Avec tout ça, nous arrivons au Erawan Elephant Museum en toute fin de matinée, mais la température ayant un peu baissé, nous ne risquons pas de cuire à l'étuvée en nous baladant aux pires heures de la journée. Le thème de la journée sera "mégalo kitschouille", et cette première visite en est un merveilleux exemple : figurez-vous une statue de 44 m représentant un éléphant à trois têtes, ajoutez-y plein d'éléphants plus petits qui crachent de l'eau tout autour, saupoudrez de créatures mythologiques hindoues dans un cours d'eau, et vous aurez une bonne idée de ce à quoi ressemble ce truc. Entendons-nous bien, c'est très rigolo à découvrir et les opportunités de photos sont infinies, mais dieu que c'est clinquant... L'historique du lieu et la biographie du fondateur, fournis par l'audioguide, dégoulinent de mégalomanie et de bons sentiments ("la religion, c'est la clé de la paix sur terre" ; vous avez passé les 2000 dernières années sur une autre planète, mon bon monsieur ?), et les explications sont tellement longues qu'on finit par débrancher le machin pour profiter uniquement de la vue.
Si l'extérieur fait très parc d'attractions, avec ses statues pas possibles et ses "petits" éléphants qui barrissent quand on passe dessous (sauf un qui fait meuh, on ne sait pas pourquoi), l'intérieur a des airs de fantasme bollywoodien : l'escalier central brille tellement qu'on le verrait sans doute depuis l'ISS s'il était à ciel ouvert. A l'étage, dans le ventre d'Erawan, on trouve un temple dédié à Bouddha, avec des statues datant pour certaines du VIIIè siècle. C'est bien la seule chose dans cet endroit qui ne laisse pas de persistance rétinienne ! Malgré tout ça, la visite nous a beaucoup amusés. On ne fera pas ce genre de découverte tous les quatre matins, il faut bien l'avouer.

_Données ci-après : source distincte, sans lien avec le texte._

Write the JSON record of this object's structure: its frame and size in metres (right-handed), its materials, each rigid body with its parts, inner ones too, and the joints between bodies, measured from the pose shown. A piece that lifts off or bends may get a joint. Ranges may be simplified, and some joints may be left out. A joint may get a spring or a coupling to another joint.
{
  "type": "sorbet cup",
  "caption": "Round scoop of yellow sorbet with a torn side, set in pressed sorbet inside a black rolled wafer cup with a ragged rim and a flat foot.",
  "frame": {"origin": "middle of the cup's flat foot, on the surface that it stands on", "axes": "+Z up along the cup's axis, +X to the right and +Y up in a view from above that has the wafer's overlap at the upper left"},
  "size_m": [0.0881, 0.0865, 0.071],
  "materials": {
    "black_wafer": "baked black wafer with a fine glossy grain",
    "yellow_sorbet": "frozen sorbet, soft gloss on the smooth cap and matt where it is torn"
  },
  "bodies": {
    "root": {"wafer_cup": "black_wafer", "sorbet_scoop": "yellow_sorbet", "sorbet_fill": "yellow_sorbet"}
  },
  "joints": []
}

Vingt minutes de route plus loin se trouve Ancient City (Muang Borna dans le texte), que le panneau à l'entrée nous vend comme "le plus grand musée privé à ciel ouvert de l'humanité". Encore une fois, ça sent la mégalo à plein nez, mais c'est normal : le fondateur du parc, un milliardaire qui ne savait pas quoi faire de ses sous, est aussi celui qui a eu l'idée du musée éléphantesque. Tout s'explique... Sur une superficie de plusieurs dizaines d'hectares, le bonhomme a reconstitué (voire démonté et rapatrié) quelque 110 monuments de l'ancien royaume de Siam, à taille réelle ou au tiers quand l'original était vraiment trop grand. Et pour faire bonne mesure, il y a ajouté quelques œuvres originales (le plus souvent des sculptures, mais aussi quelques monuments), dont la kitschitude bat à plate couture celle de notre éléphant à trois têtes. En gros, c'est un peu comme France Miniatures, mais en Thaïlande. Et en grand.

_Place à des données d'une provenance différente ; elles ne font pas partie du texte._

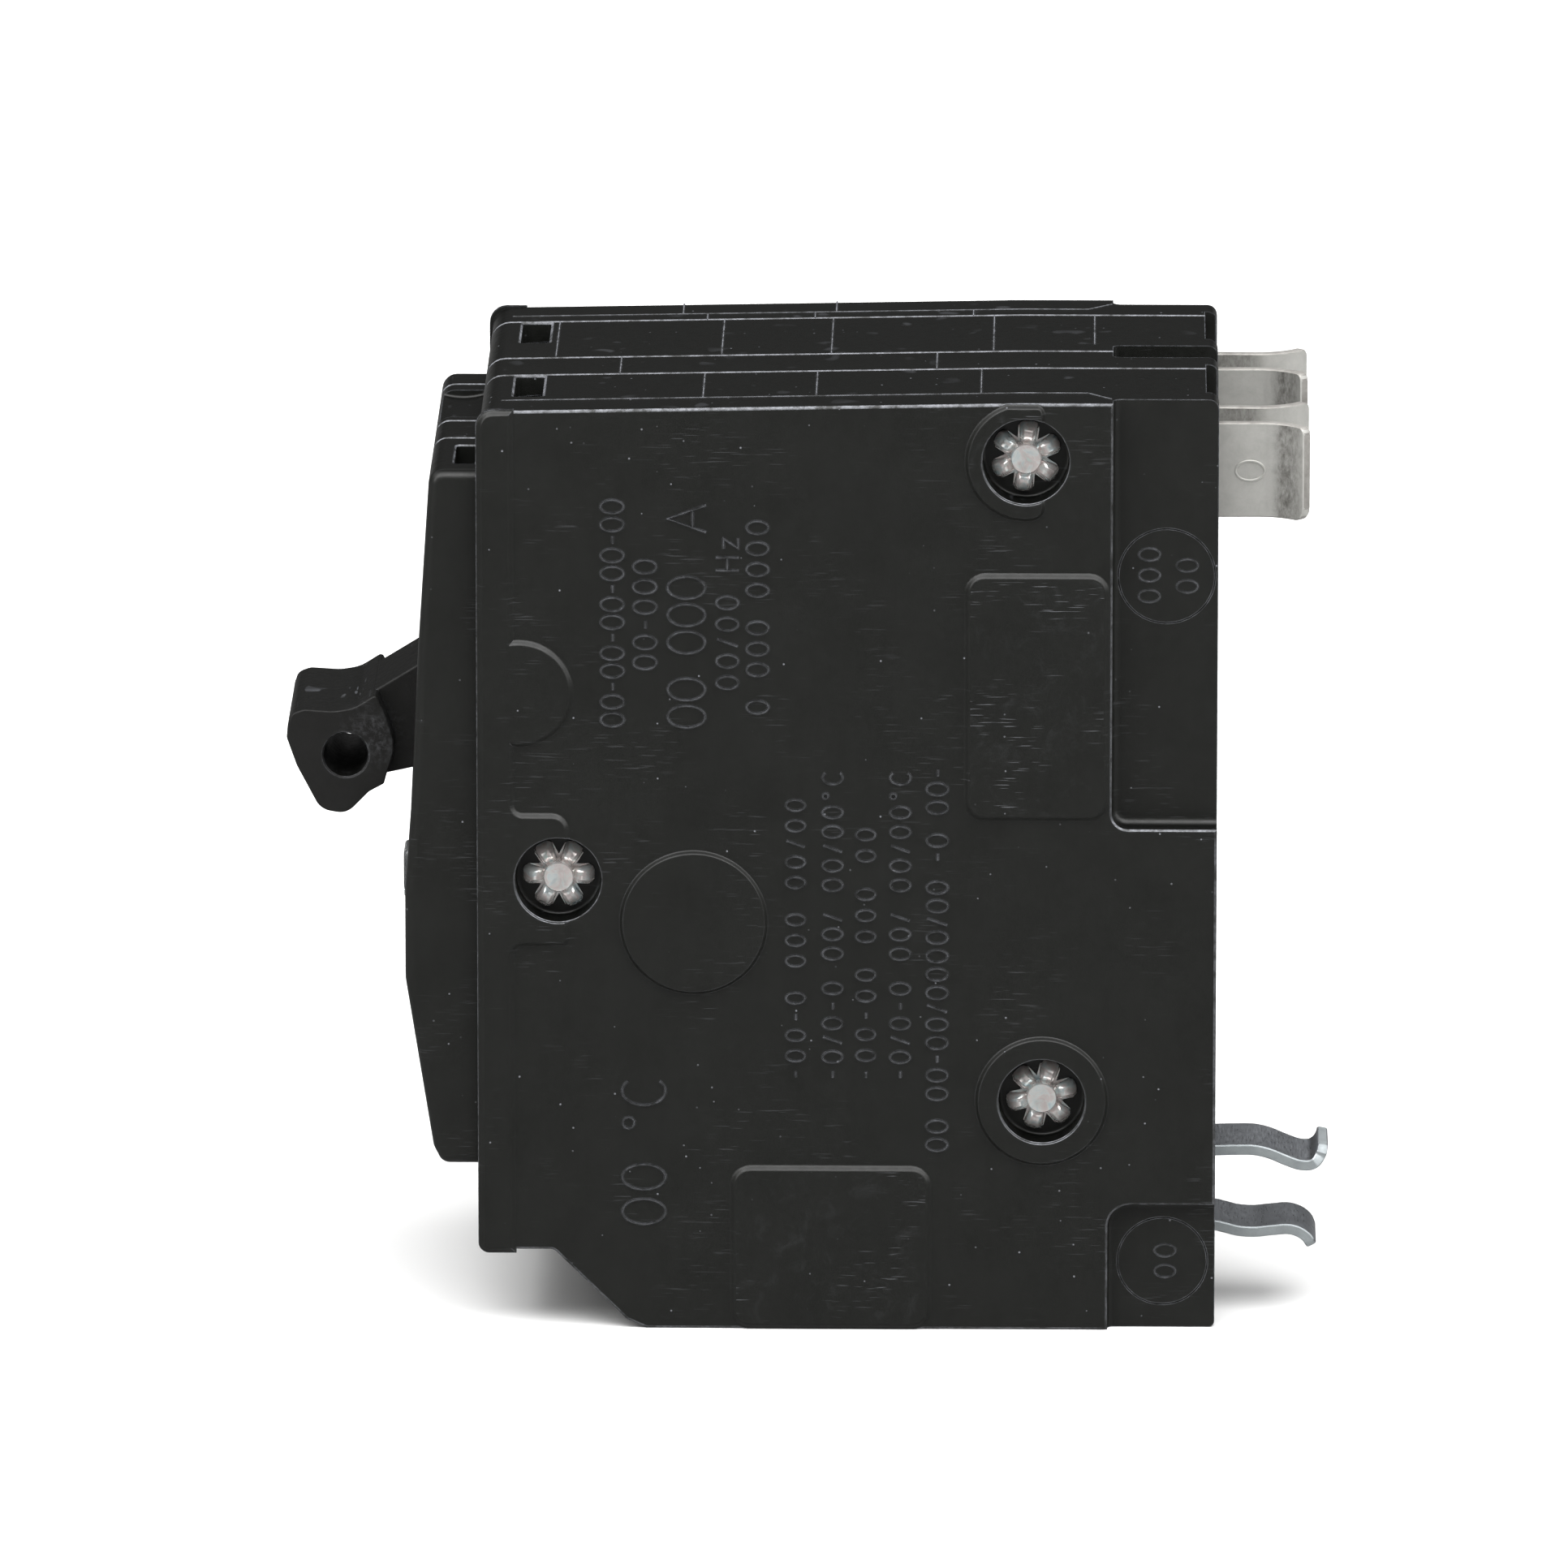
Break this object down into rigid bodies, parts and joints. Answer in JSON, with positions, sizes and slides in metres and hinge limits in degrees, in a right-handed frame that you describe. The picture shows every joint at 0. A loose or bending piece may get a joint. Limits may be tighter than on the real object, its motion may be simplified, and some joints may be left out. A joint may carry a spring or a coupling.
{
  "type": "circuit breaker",
  "caption": "Two-pole plug-on circuit breaker: moulded black case, common toggle handle, sprung line jaws and a rail clip, with the trip mechanism inside.",
  "frame": {"origin": "middle of the bounding box, on the load-end face that it stands on", "axes": "+X from the handle to the jaws, +Y from the near pole to the far pole, +Z from the load end to the line end"},
  "size_m": [0.0836, 0.0382, 0.0762],
  "materials": {
    "case_black": "satin moulded phenolic with pale worn edges",
    "handle_black": "matt moulded plastic",
    "tinned_copper": "matt tin plate with dark smudges",
    "zinc_steel": "blue-grey zinc plate",
    "rivet_steel": "bright zinc plate, faintly iridescent",
    "copper": "bare copper",
    "silver_contact": "satin silver alloy",
    "dark_steel": "dull black-oxide steel",
    "spring_steel": "drawn steel",
    "bimetal": "rolled bimetal strip",
    "lug_metal": "tin-plated extrusion",
    "clear_lens": "clear moulded window",
    "flag_red": "semi-gloss red",
    "trip_bar_fibre": "glass-filled moulding"
  },
  "bodies": {
    "case": {"pole_a_base": "case_black", "pole_a_cover": "case_black", "pole_b_base": "case_black", "pole_b_cover": "case_black", "rivet_top": "rivet_steel", "rivet_front": "rivet_steel", "rivet_bottom": "rivet_steel", "trip_lens": "clear_lens", "handle_pin": "spring_steel", "flag_pin": "spring_steel", "rail_clip": "zinc_steel", "line_jaw_a": "tinned_copper", "line_strap_a": "copper", "fixed_contact_a": "silver_contact", "trip_lever_pin_a": "spring_steel", "toggle_spring_a": "spring_steel", "bimetal_a": "bimetal", "magnet_yoke_a": "dark_steel", "load_strap_a": "copper", "calibration_screw_a": "spring_steel", "flexible_braid_a": "copper", "terminal_lug_a": "lug_metal", "arc_plate_1_a": "dark_steel", "arc_plate_2_a": "dark_steel", "arc_plate_3_a": "dark_steel", "line_jaw_b": "tinned_copper", "line_strap_b": "copper", "fixed_contact_b": "silver_contact", "trip_lever_pin_b": "spring_steel", "toggle_spring_b": "spring_steel", "bimetal_b": "bimetal", "magnet_yoke_b": "dark_steel", "load_strap_b": "copper", "calibration_screw_b": "spring_steel", "flexible_braid_b": "copper", "terminal_lug_b": "lug_metal", "arc_plate_1_b": "dark_steel", "arc_plate_2_b": "dark_steel", "arc_plate_3_b": "dark_steel"},
    "handle": {"handle": "handle_black"},
    "trip_bar": {"trip_bar": "trip_bar_fibre"},
    "trip_flag": {"trip_flag": "flag_red"},
    "contact_arm_a": {"contact_arm_a": "copper", "moving_contact_a": "silver_contact"},
    "trip_lever_a": {"trip_lever_a": "dark_steel"},
    "armature_a": {"armature_a": "dark_steel"},
    "pressure_plate_a": {"pressure_plate_a": "zinc_steel"},
    "terminal_screw_a": {"terminal_screw_a": "zinc_steel"},
    "contact_arm_b": {"contact_arm_b": "copper", "moving_contact_b": "silver_contact"},
    "trip_lever_b": {"trip_lever_b": "dark_steel"},
    "armature_b": {"armature_b": "dark_steel"},
    "pressure_plate_b": {"pressure_plate_b": "zinc_steel"},
    "terminal_screw_b": {"terminal_screw_b": "zinc_steel"}
  },
  "joints": [
    {"name": "handle_turn", "type": "hinge", "parent": "case", "child": "handle", "pos_m": [-0.02287, 0, 0.0499], "axis": [0, 1, 0], "range_deg": [0, 42]},
    {"name": "trip_bar_turn", "type": "hinge", "parent": "case", "child": "trip_bar", "pos_m": [-0.00847, 0, 0.024], "axis": [0, 1, 0], "range_deg": [0, 15]},
    {"name": "trip_flag_turn", "type": "hinge", "parent": "case", "child": "trip_flag", "pos_m": [-0.01497, -0.00953, 0.0283], "axis": [0, 1, 0], "range_deg": [0, 16.5]},
    {"name": "contact_arm_a_turn", "type": "hinge", "parent": "case", "child": "contact_arm_a", "pos_m": [-0.00029, -0.00953, 0.0499], "axis": [0, 1, 0], "range_deg": [-24, 0], "deforming": ["flexible_braid_a"]},
    {"name": "trip_lever_a_turn", "type": "hinge", "parent": "case", "child": "trip_lever_a", "pos_m": [0.01503, -0.00953, 0.038], "axis": [0, 1, 0], "range_deg": [0, 12.5], "deforming": ["toggle_spring_a"]},
    {"name": "armature_a_turn", "type": "hinge", "parent": "case", "child": "armature_a", "pos_m": [-0.00247, -0.00953, 0.018], "axis": [0, 1, 0], "range_deg": [0, 8.5]},
    {"name": "pressure_plate_a_slide", "type": "slide", "parent": "case", "child": "pressure_plate_a", "axis": [1, 0, 0], "range_m": [0, 0.0028]},
    {"name": "terminal_screw_a_turn", "type": "hinge", "parent": "pressure_plate_a", "child": "terminal_screw_a", "pos_m": [-0.01997, -0.00953, 0.0101], "axis": [1, 0, 0], "range_deg": [0, 1500]},
    {"name": "contact_arm_b_turn", "type": "hinge", "parent": "case", "child": "contact_arm_b", "pos_m": [-0.00029, 0.00953, 0.0499], "axis": [0, 1, 0], "range_deg": [-24, 0], "deforming": ["flexible_braid_b"]},
    {"name": "trip_lever_b_turn", "type": "hinge", "parent": "case", "child": "trip_lever_b", "pos_m": [0.01503, 0.00953, 0.038], "axis": [0, 1, 0], "range_deg": [0, 12.5], "deforming": ["toggle_spring_b"]},
    {"name": "armature_b_turn", "type": "hinge", "parent": "case", "child": "armature_b", "pos_m": [-0.00247, 0.00953, 0.018], "axis": [0, 1, 0], "range_deg": [0, 8.5]},
    {"name": "pressure_plate_b_slide", "type": "slide", "parent": "case", "child": "pressure_plate_b", "axis": [1, 0, 0], "range_m": [0, 0.0028]},
    {"name": "terminal_screw_b_turn", "type": "hinge", "parent": "pressure_plate_b", "child": "terminal_screw_b", "pos_m": [-0.01997, 0.00953, 0.0101], "axis": [1, 0, 0], "range_deg": [0, 1500]}
  ],
  "couplings": [
    {"joint": "trip_flag_turn", "follows": "trip_bar_turn", "ratio": 1.0667},
    {"joint": "contact_arm_a_turn", "follows": "handle_turn", "ratio": -0.55952},
    {"joint": "trip_lever_a_turn", "follows": "trip_bar_turn", "ratio": 0.8},
    {"joint": "armature_a_turn", "follows": "trip_bar_turn", "ratio": 0.53333},
    {"joint": "terminal_screw_a_turn", "follows": "pressure_plate_a_slide", "rad_per_m": 8976},
    {"joint": "contact_arm_b_turn", "follows": "handle_turn", "ratio": -0.55952},
    {"joint": "trip_lever_b_turn", "follows": "trip_bar_turn", "ratio": 0.8},
    {"joint": "armature_b_turn", "follows": "trip_bar_turn", "ratio": 0.53333},
    {"joint": "terminal_screw_b_turn", "follows": "pressure_plate_b_slide", "rad_per_m": 8976}
  ]
}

Ça, c'est une oeuvre originale
Le parc est tellement vaste qu'il est impossible de l'explorer à pieds. Des voiturettes de golf sont disponibles à la location, mais ce mode de transport ne nous semble pas très pratique pour s'arrêter régulièrement. Nous préférons opter pour des vélos : l'effort physique ne sera pas énorme vu que les routes sont plates, et nous pourrons au moins profiter d'un peu d'air. Bon, les statues colorées qui ponctuent la visite valent ce qu'elles valent, mais en ce qui concerne les bâtiments, il faut reconnaître que le travail est assez spectaculaire. Pour avoir vu le vrai Grand Palais de Bangkok hier, on confirme que la réplique est sensationnelle (et contrairement à l'original, on peut entrer dedans !). La pièce maîtresse, le Sanphet Prasat d'Ayutthaya, est une véritable merveille, d'autant que l'original n'existe plus et que cette version a été construite à partir de documents d'archives. On apprécie aussi de se promener au milieu du village flottant et de déambuler dans le "jardin des dieux", dont les statues arrivent miraculeusement à échapper au kitsch.

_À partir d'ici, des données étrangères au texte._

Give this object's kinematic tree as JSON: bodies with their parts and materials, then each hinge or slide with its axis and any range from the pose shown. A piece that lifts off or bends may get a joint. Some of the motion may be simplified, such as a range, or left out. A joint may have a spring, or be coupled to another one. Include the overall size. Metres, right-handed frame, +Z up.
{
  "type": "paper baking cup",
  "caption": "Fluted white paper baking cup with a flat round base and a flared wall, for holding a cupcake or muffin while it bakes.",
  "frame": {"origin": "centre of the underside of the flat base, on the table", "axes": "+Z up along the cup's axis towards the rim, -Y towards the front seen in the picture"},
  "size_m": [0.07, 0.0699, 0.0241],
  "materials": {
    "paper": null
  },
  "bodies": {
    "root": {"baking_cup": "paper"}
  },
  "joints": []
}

Le Sanphet Prasat (toit noir) et le Grand Palais (toit rouge et vert)
Même en nous arrêtant seulement devant les monuments les plus impressionnants et sans écouter l'audioguide qui en fait des tartines, nous mettons un peu plus de deux heures à parcourir le parc. Encore une fois, c'est uniquement grâce au don de GPS humain de Benjamin que nous parvenons à voir la totalité des monuments (ou ceux qui sont bien présents ; il y a beaucoup de zones en travaux et certains sont en phase de reconstruction) ; seule, j'en aurais sans doute loupé la moitié... Heureusement que la chaleur est moins intense qu'hier, car la visite aurait sans douté été bien moins agréable sans cette couverture nuageuse bienvenue. Sur la fin, nous essuyons même une petite averse, à peine suffisante pour nous rafraîchir.
Comme pour Erawan Elephant Museum, ce n'est pas le genre de visite que nous referons de sitôt, et même si certaines œuvres laissent une impression durable (et négative) sur la rétine, l'ensemble mérite vraiment le détour.
Après l'effort, le réconfort de la clim : nous avons près de deux heures de route pour rejoindre Ayutthaya, notre étape pour ce soir. Deux heures de slalom et de libertés prises avec le code de la route, donc. On aurait bien aimé avoir des chiffres sur les accidents de la circulation dans le pays, mais bizarrement, le Routard n'en fournit pas...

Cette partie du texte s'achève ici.